We shouldn’t forget this. Not everyone can do volunteer, but we can do something to support. Donating money, writing about this in your blog, or reminding someone. People still needs help.
Let’s keep up, Ishinomaki!!!
We can do it!!
A message from Kristi Fiscus
I have been inspired by the Tomoe Project’s contribution to Japan since the International Festival at CSUSM. Since then, I have actively participated at the Encinitas Environment Day and spread the word to family and friends about this cause. Being a part of Team Tomoe has given me the opportunity to make a difference. I am so honored to be a part of this team and to have met such wonderful, dedicated people who are so passionate about this cause. They truly inspired me to continue to reach out and what better way than to educate my fellow cohort members–future educators. The CSUSM Bonsall Cohort is a group of graduate students who are pursuing a career as elementary educators through the multiple-subject credential program. A part of our College of Education mission statement at CSUSM is to prepare thoughtful educators committed to diversity and ongoing service. We are huge advocates for multiculturalism, and we feel it is important to be aware and understanding of different cultures. I informed my classmates about the Tomoe Project, and they were inspired and interested to help support this great cause. I had suggested a $5 donation, but we went above and beyond and raised $200 for the Tomoe Project!!! I was overwhelmed by their generosity, considering some of us are working full-time and going through this 40+ hour week program on a tight budget. We feel that it is important to educate and support causes like these, so we can pass on our knowledge to educate our students. We, the CSUSM Bonsall Cohort, have become like a family. I feel like Team Tomoe is also like a family. From one family to another, we wish the best to all those affected in Japan. Our thoughts and hearts go out to them, and we are firm believers that through education, we can educate people to become more aware and understanding of situations like these. Just because disasters are over doesn’t mean that the people of Japan don’t still need our support. We would like to thank the Tomoe Project for starting this organization, and we, the CSUSM Bonsall Cohort, will continue to spread the word and educate others.

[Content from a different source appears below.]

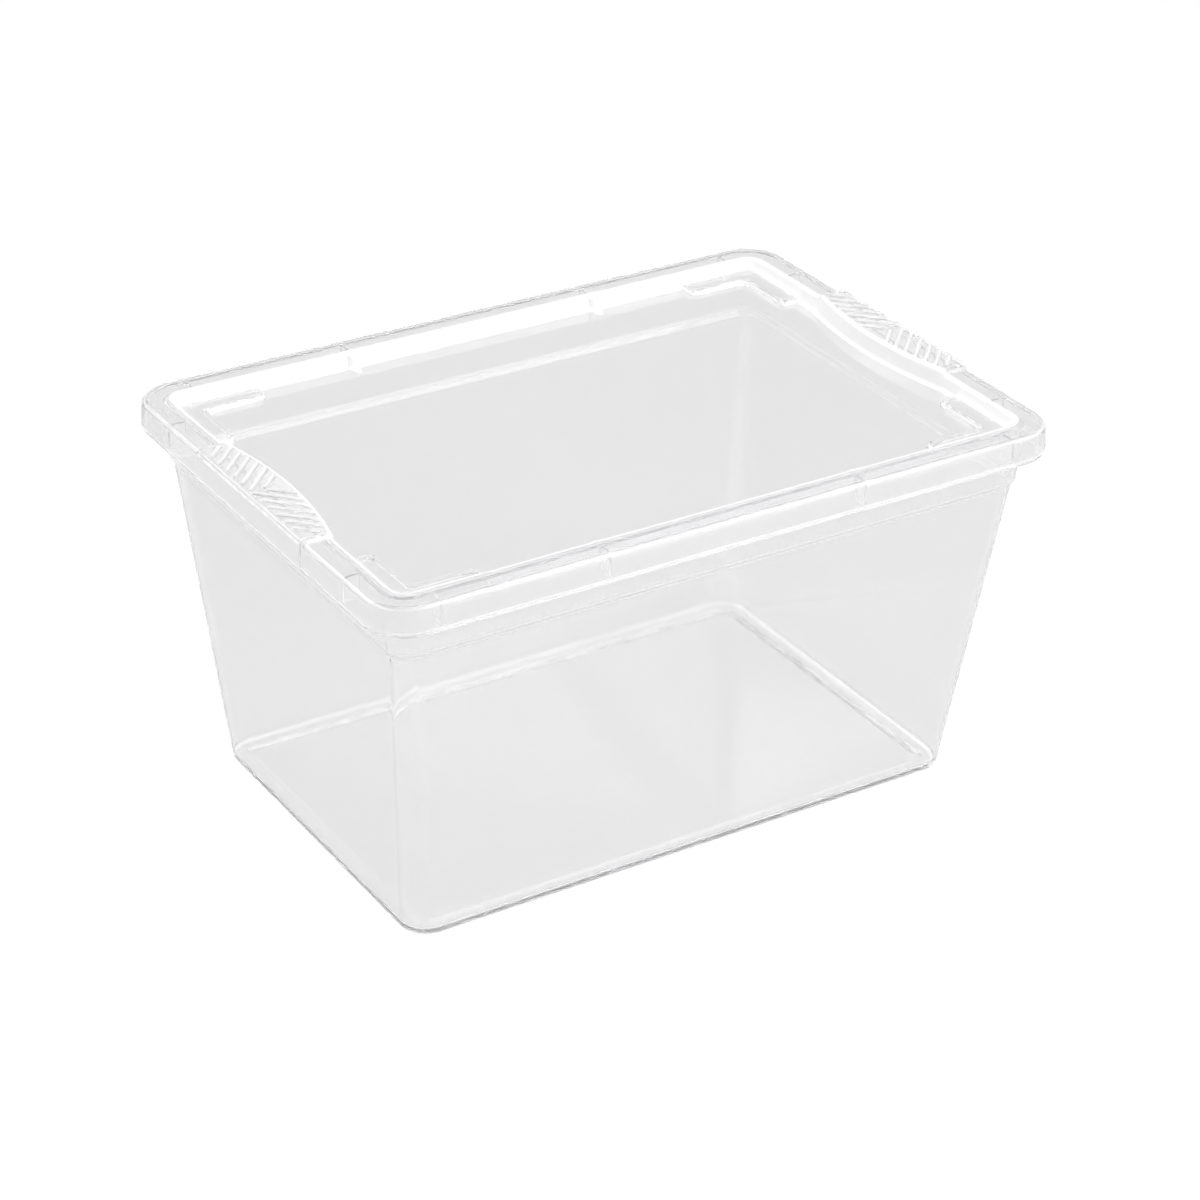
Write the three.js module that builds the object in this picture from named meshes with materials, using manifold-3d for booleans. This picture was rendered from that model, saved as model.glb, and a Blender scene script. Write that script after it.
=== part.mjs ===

Thank you very much, Kristi! We love you all very much!
We would like to THANK YOU for your supporting.
We finished selling our Tomoe products by end of September. Everyone had been very thoughtful, helpful and cheerful. It has been about 7 months since the tragedy. It feels like it happened just last week, though… We are working on reminding dudes that people in Tohoku area needs help. The way we can do might be a little different from the beginning, so we are still keep going!

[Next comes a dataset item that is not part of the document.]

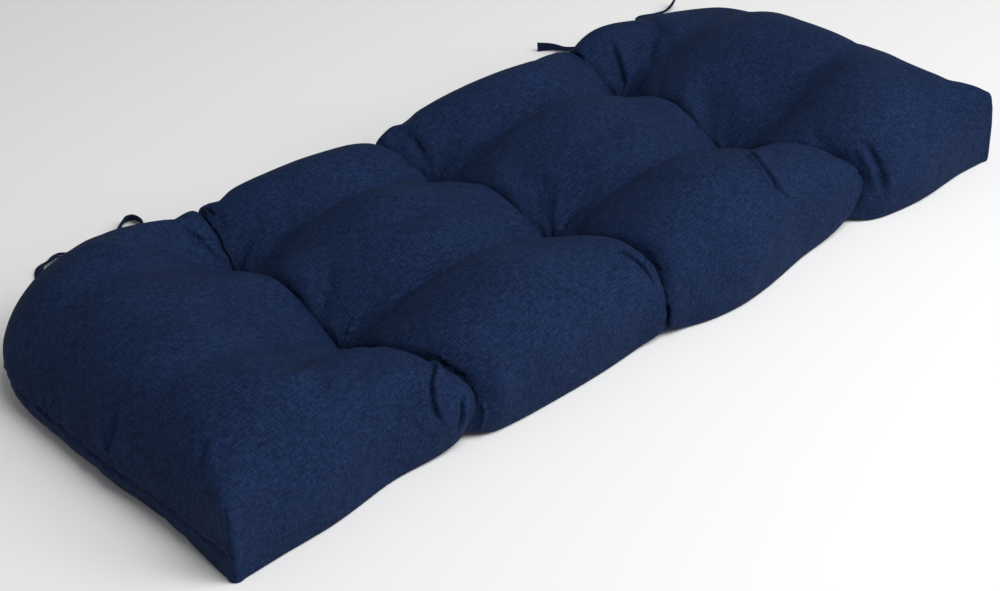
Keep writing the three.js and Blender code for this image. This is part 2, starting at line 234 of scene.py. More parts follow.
tapes = []
for node, rows in tie_routes.items():
    tape, middle = make_tape(node, rows)
    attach(tape, "root")
    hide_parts(node)
    tapes.append(tape)

# ---- Cushion ----
# One cover of linen-look outdoor cloth, folded round the front, sewn along both ends and
# the back, boxed at the front corners, filled with loose fibre and tufted in six places.
HALF_LENGTH = 0.527
HALF_DEPTH = 0.2285
BACK_CORNER_RADIUS = 0.118
SEAM_HEIGHT = 0.031
BOXED_HEIGHT = 0.088
SKELETON_INSET = 0.060

# The creases, from the front edge through the two tufts to the back edge, and their x.
crease_y = [-0.2285, -0.056, 0.123, 0.2285]
crease_x = [
    [-0.276, -0.276, -0.273, -0.260],
    [0.000, 0.002, -0.008, -0.036],
    [0.284, 0.273, 0.277, 0.268],
]
COLUMN_LINES = 36
ROW_LINES = (24, 24, 16)
SEAM_LINES = (4, 9)


def bunched(knots, counts, share=0.5):
    """Places from knot to knot, a little closer together at the knots."""
    places = []
    for a, b, count in zip(knots, knots[1:], counts):
        t = np.arange(count) / count
        places += list(a + (b - a) * ((1 - share) * t + share * (1 - np.cos(np.pi * t)) / 2))
    return np.array(places + [knots[-1]])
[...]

And also there were more earthquake and huge typhoon. What is wrong with Japan???? We really have to be strong, just like Nadeshiko Japan!
Hey Friends!! How’s it going??
It has been long long time for Tomoe Project not participating local events. There is Cardiff Surf Classic & Rerip Green Fest today(9/17) and tomorrow at Seaside Reef. We had CA Bear goods and Eco bags to help Japan. It was overcast and a little chill in the morning:( but sun came out in the afternoon:) Seaside Reef parking lots are so big, and there are many booths there. One of the booths were giving away free mustache. Yes! It looks so natural with Noah… it’s the best fashion today.
We are sharing the booth with our designer, Studio Auto, who also designed the event tees for last year and 2 years ago.
It has been about 6 months since the tragic earthquake and tsunami… People are still struggling from their situation. Of course, it is recovering a little by little; however, it takes almost forever to get close to normal.
We already donated about $7000 of money, arts and clothing to support the victims and volunteers in Japan. Your contribution makes people, who lost so many things happier.
Huge thanks to all of you!!!
By the way, I had a nice lunch from Green Truck. A lot of peace for Japan;)
How are you? We haven’t updated this website lately but we are still doing donation activity.
We participated the Board Swap at Patagonia Cardiff on last Saturday, July 23. Patagonia provided space for local surfers to sell or trade their boards, and also for us, Tomoe Project, to sell our products! The Board Swap and Tomoe Project were both successful. There were a lot of people buying nice boards, like our designer :), making money from used boards, and helping us by buying our donation goods!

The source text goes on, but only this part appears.